■ **Requirements**
Using the data below, return the stretch from the line that contains "the crown's dome" through the line that contains "obj.parent = None", both included, exactly as it stands and nothing beyond it.

Scripts that build objects:
>> START

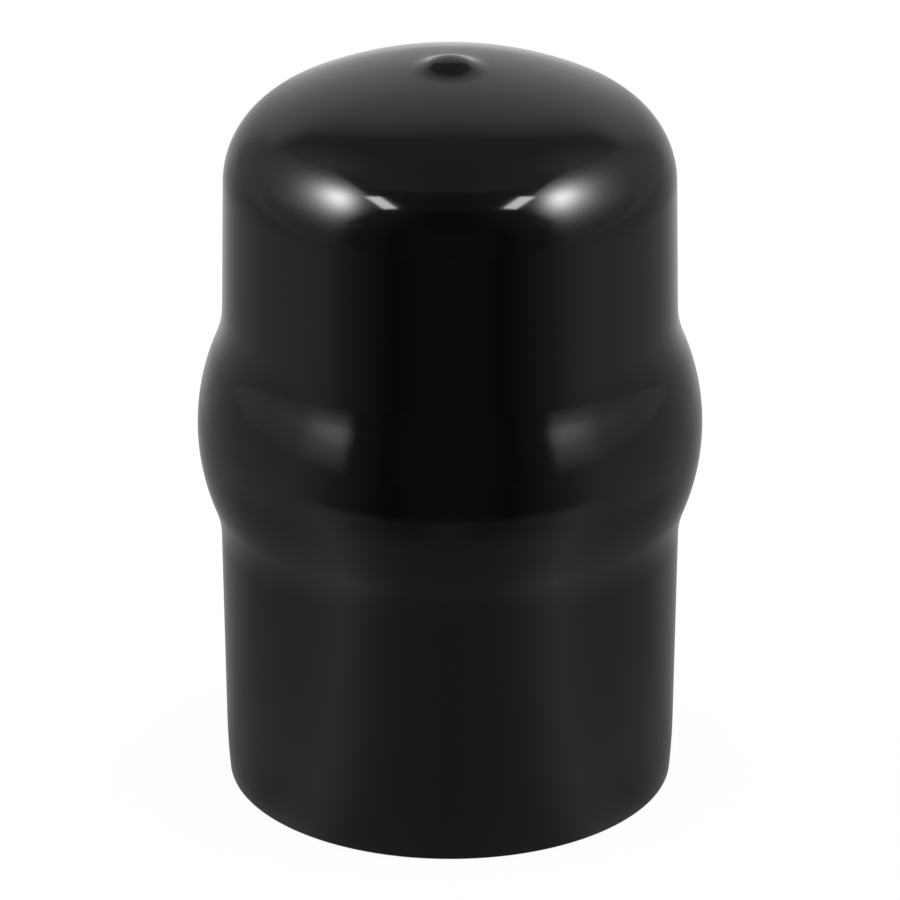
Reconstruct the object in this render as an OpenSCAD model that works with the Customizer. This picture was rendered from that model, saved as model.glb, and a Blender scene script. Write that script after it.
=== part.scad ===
/* [Ball] */
// Diameter of the ball that the cover fits over
ball_d = 50.8; // [47:0.1:55]
// Gap between the ball and the widest part of the pocket
ball_gap = 0.2; // [0:0.05:0.6]

/* [Wall] */
// Thickness of the moulded wall, the same all over
wall = 2.4; // [1.4:0.1:3.4]

/* [Pocket] */
// Height of the middle of the pocket above the mouth
pocket_h = 42; // [38:0.5:48]
// Radius of the arc that makes the pocket's side
pocket_arc_r = 21.7; // [17:0.1:24]

/* [Skirt] */
// How far the skirt lies inside the pocket, measured at the pocket's middle
skirt_step = 2.33; // [1.8:0.01:3.2]
// Draft of the skirt, wider upwards, in degrees
skirt_draft = 1; // [0.2:0.05:1.8]
// Inside radius of the throat, where the skirt runs out into the pocket
throat_r = 15.7; // [9:0.1:20]
// Height over which the soft wall draws in at the mouth
mouth_draw_h = 6; // [3:0.5:12]
// Radius of the arc by which it draws in
mouth_draw_r = 72; // [50:1:150]

/* [Upper wall and crown] */
// How far the upper wall lies inside the pocket, measured at the pocket's middle
upper_step = 2.62; // [1.8:0.01:3.2]
// Draft of the upper wall, narrower upwards, in degrees
upper_draft = 0.85; // [0.2:0.05:1.8]
// Inside radius of the neck between the pocket and the upper wall
neck_r = 15.8; // [9:0.1:24]
// Height of the inside of the crown above the middle of the pocket
crown_rise = 39.6; // [36:0.1:46]
// Inside radius of the rounded shoulder
shoulder_r = 6.6; // [3:0.1:12]
// Inside radius of the domed crown
crown_r = 40.1; // [32:0.1:60]

/* [Drip nub] */
// Height of the nub that the last drip leaves on the crown
nub_h = 1.15; // [0.6:0.05:1.6]
// Radius of the nub's rounded tip
nub_tip_r = 4.4; // [3:0.1:6]
// Radius of the soft fillet round the nub's foot
nub_foot_r = 7.4; // [4:0.1:12]
// Angle from the axis, towards the back, at which the drip hung, in degrees
nub_lean = 1.7; // [0:0.1:3]

/* [Hidden] */
$fa = 2;
$fs = 0.3;
// Tangent arcs overlap by this much, so that each pair crosses instead of only touching
lap = 0.0002;

// The mandrel's section lies right of the axis, with the mouth at height 0
pocket_r = ball_d / 2 + ball_gap;
pocket_c = [pocket_r - pocket_arc_r, pocket_h];
skirt_dir = 90 - skirt_draft;
skirt_normal = unit(-skirt_draft);
skirt_at_pocket = [pocket_r - skirt_step, pocket_h];
upper_dir = 90 + upper_draft;
upper_normal = unit(upper_draft);
upper_at_pocket = [pocket_r - upper_step, pocket_h];
crown_c = [0, pocket_h + crown_rise - crown_r];

// Each fillet's centre is at its own distance from the two shapes that it joins
throat_c = meet(skirt_at_pocket + throat_r * skirt_normal, skirt_dir, pocket_c, pocket_arc_r + throat_r, -1);
neck_c = meet(upper_at_pocket + neck_r * upper_normal, upper_dir, pocket_c, pocket_arc_r + neck_r, 1);
shoulder_c = meet(upper_at_pocket - shoulder_r * upper_normal, upper_dir, crown_c, crown_r - shoulder_r, 1);
draw_start = on_skirt(mouth_draw_h);
draw_c = draw_start - mouth_draw_r * skirt_normal;
// The drawn-in part runs on inside the straight skirt by this much
draw_root = mouth_draw_h / 4;

// The nub stands on the outside of the crown
crown_outer_r = crown_r + wall;
nub_tip_c = crown_c + [0, crown_outer_r + nub_h - nub_tip_r];
nub_foot_c = between(crown_c, crown_outer_r + nub_foot_r, nub_tip_c, nub_tip_r + nub_foot_r);
// Its root is a disc halfway through the wall
nub_root_h = crown_c[1] + crown_r + wall / 2;
nub_root_r = nub_foot_c[0] / 2;

// Unit vector at angle a
function unit(a) = [cos(a), sin(a)];

// Unit vector from p to q
function toward(p, q) = (q - p) / norm(q - p);

// Point at distance r from c on the line through p at angle a, the upper (side 1) or lower (side -1) one
function meet(p, a, c, r, side) =
    let (along = (p - c) * unit(a), gap2 = (p - c) * (p - c) - r * r)
    p + (side * sqrt(along * along - gap2) - along) * unit(a);

// Point at distance r from p and s from q, right of the axis, where q is straight above p
function between(p, r, q, s) =
    let (d = q[1] - p[1], rise = (d * d + r * r - s * s) / (2 * d))
    p + [sqrt(r * r - rise * rise), rise];

// Point of the mandrel's skirt line at height h
function on_skirt(h) = skirt_at_pocket + (h - pocket_h) / sin(skirt_dir) * unit(skirt_dir);

// Keeps what lies right of the axis and above the mouth
module right_half() {
    intersection() {
        children();
        square([2 * pocket_r, 2 * nub_tip_c[1]]);
    }
}

module disc(centre, r) {
    translate(centre) circle(r = r);
}

// Straight walls and chords under the arcs, with the two necks scooped out of them
module straight_section(grow) {
    difference() {
        polygon([
            [0, 0],
            meet([0, 0], 0, draw_c, mouth_draw_r + grow, 1),
            draw_start + grow * skirt_normal,
            throat_c - (throat_r - grow) * skirt_normal,
            pocket_c + (pocket_arc_r + grow) * toward(pocket_c, throat_c),
            pocket_c + (pocket_arc_r + grow) * toward(pocket_c, neck_c),
            neck_c - (neck_r - grow) * upper_normal,
            shoulder_c + (shoulder_r + grow) * upper_normal,
            crown_c + (crown_r + grow) * toward(crown_c, shoulder_c),
            [0, shoulder_c[1]]
        ]);
        disc(throat_c, throat_r - grow + lap);
        disc(neck_c, neck_r - grow + lap);
    }
}

// Slight drawing in of the wall just above the mouth
module mouth_section(grow) {
    over = draw_start + 2 * grow * skirt_normal + draw_root * unit(skirt_dir);
    intersection() {
        disc(draw_c, mouth_draw_r + grow + lap);
        polygon([[0, 0], [2 * pocket_r, 0], over, [0, over[1]]]);
    }
}

// Domed crown between the two ends of the shoulder
module crown_section(grow) {
    sector_r = 2 * crown_outer_r;
    intersection() {
        disc(crown_c, crown_r + grow);
        polygon([crown_c, crown_c + sector_r * toward(crown_c, shoulder_c), crown_c + [0, sector_r]]);
    }
}

// Half section of everything within grow of the mandrel
module section(grow) {
    right_half() {
        union() {
            straight_section(grow);
            mouth_section(grow);
            disc(pocket_c, pocket_arc_r + grow);
            disc(shoulder_c, shoulder_r + grow + lap);
            crown_section(grow);
        }
    }
}

// Half section of the nub, rooted in the crown's wall
module nub_section() {
    right_half() {
        union() {
            difference() {
                polygon([
                    [0, nub_root_h],
                    [nub_root_r, nub_root_h],
                    crown_c + crown_outer_r * toward(crown_c, nub_foot_c),
                    nub_tip_c + nub_tip_r * toward(nub_tip_c, nub_foot_c),
                    nub_tip_c
                ]);
                disc(nub_foot_c, nub_foot_r + lap);
            }
            disc(nub_tip_c, nub_tip_r);
        }
    }
}

// The nub, leaning back round the middle of the crown's dome
module nub() {
    translate([0, 0, crown_c[1]])
        rotate([-nub_lean, 0, 0])
            translate([0, 0, -crown_c[1]])
                rotate_extrude() nub_section();
}

// One dipped moulding: a skirt, a round pocket for the ball, an upper wall and a closed crown
module cover() {
    color("#1b1b1c") difference() {
        union() {
            rotate_extrude() section(wall);
            nub();
        }
        rotate_extrude() section(0);
    }
}

cover();
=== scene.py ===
import math

import bpy
from mathutils import Matrix, Vector


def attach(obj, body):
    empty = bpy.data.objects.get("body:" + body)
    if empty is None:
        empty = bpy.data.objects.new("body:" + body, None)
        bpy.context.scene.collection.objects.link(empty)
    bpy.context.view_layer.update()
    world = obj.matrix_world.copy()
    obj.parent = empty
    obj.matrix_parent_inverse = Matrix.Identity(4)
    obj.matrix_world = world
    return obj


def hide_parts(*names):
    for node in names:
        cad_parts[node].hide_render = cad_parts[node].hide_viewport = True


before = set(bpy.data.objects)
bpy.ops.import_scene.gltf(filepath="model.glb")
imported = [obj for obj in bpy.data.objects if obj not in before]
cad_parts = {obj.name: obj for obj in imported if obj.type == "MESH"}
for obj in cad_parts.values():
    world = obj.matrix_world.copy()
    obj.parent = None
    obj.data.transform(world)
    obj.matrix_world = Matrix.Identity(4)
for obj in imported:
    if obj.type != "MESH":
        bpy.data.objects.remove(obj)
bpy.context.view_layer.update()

MM = 0.001

# Sizes of the moulding in millimetres and degrees, the same as in the part's source
BALL_D = 50.8
BALL_GAP = 0.2
WALL = 2.4
POCKET_H = 42
POCKET_ARC_R = 21.7
SKIRT_STEP = 2.33
SKIRT_DRAFT = 1
THROAT_R = 15.7
MOUTH_DRAW_H = 6
MOUTH_DRAW_R = 72
UPPER_STEP = 2.62
UPPER_DRAFT = 0.85
NECK_R = 15.8
CROWN_RISE = 39.6
SHOULDER_R = 6.6
CROWN_R = 40.1
NUB_H = 1.15
NUB_TIP_R = 4.4
NUB_FOOT_R = 7.4
NUB_LEAN = 1.7

# Finer sizes that only the look needs: the cut mouth's soft edges, and the way over which the nub's
# lean dies out in the dome
CUT_EDGE_R = 0.15
NUB_SPREAD = 9

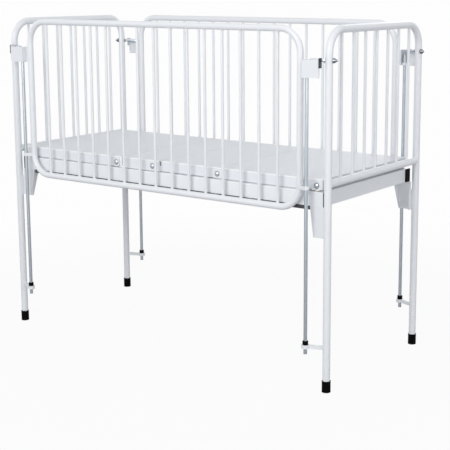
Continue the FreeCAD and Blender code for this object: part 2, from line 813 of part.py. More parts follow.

>> END

■ **Task output**
// The nub, leaning back round the middle of the crown's dome
module nub() {
    translate([0, 0, crown_c[1]])
        rotate([-nub_lean, 0, 0])
            translate([0, 0, -crown_c[1]])
                rotate_extrude() nub_section();
}

// One dipped moulding: a skirt, a round pocket for the ball, an upper wall and a closed crown
module cover() {
    color("#1b1b1c") difference() {
        union() {
            rotate_extrude() section(wall);
            nub();
        }
        rotate_extrude() section(0);
    }
}

cover();
=== scene.py ===
import math

import bpy
from mathutils import Matrix, Vector


def attach(obj, body):
    empty = bpy.data.objects.get("body:" + body)
    if empty is None:
        empty = bpy.data.objects.new("body:" + body, None)
        bpy.context.scene.collection.objects.link(empty)
    bpy.context.view_layer.update()
    world = obj.matrix_world.copy()
    obj.parent = empty
    obj.matrix_parent_inverse = Matrix.Identity(4)
    obj.matrix_world = world
    return obj


def hide_parts(*names):
    for node in names:
        cad_parts[node].hide_render = cad_parts[node].hide_viewport = True


before = set(bpy.data.objects)
bpy.ops.import_scene.gltf(filepath="model.glb")
imported = [obj for obj in bpy.data.objects if obj not in before]
cad_parts = {obj.name: obj for obj in imported if obj.type == "MESH"}
for obj in cad_parts.values():
    world = obj.matrix_world.copy()
    obj.parent = None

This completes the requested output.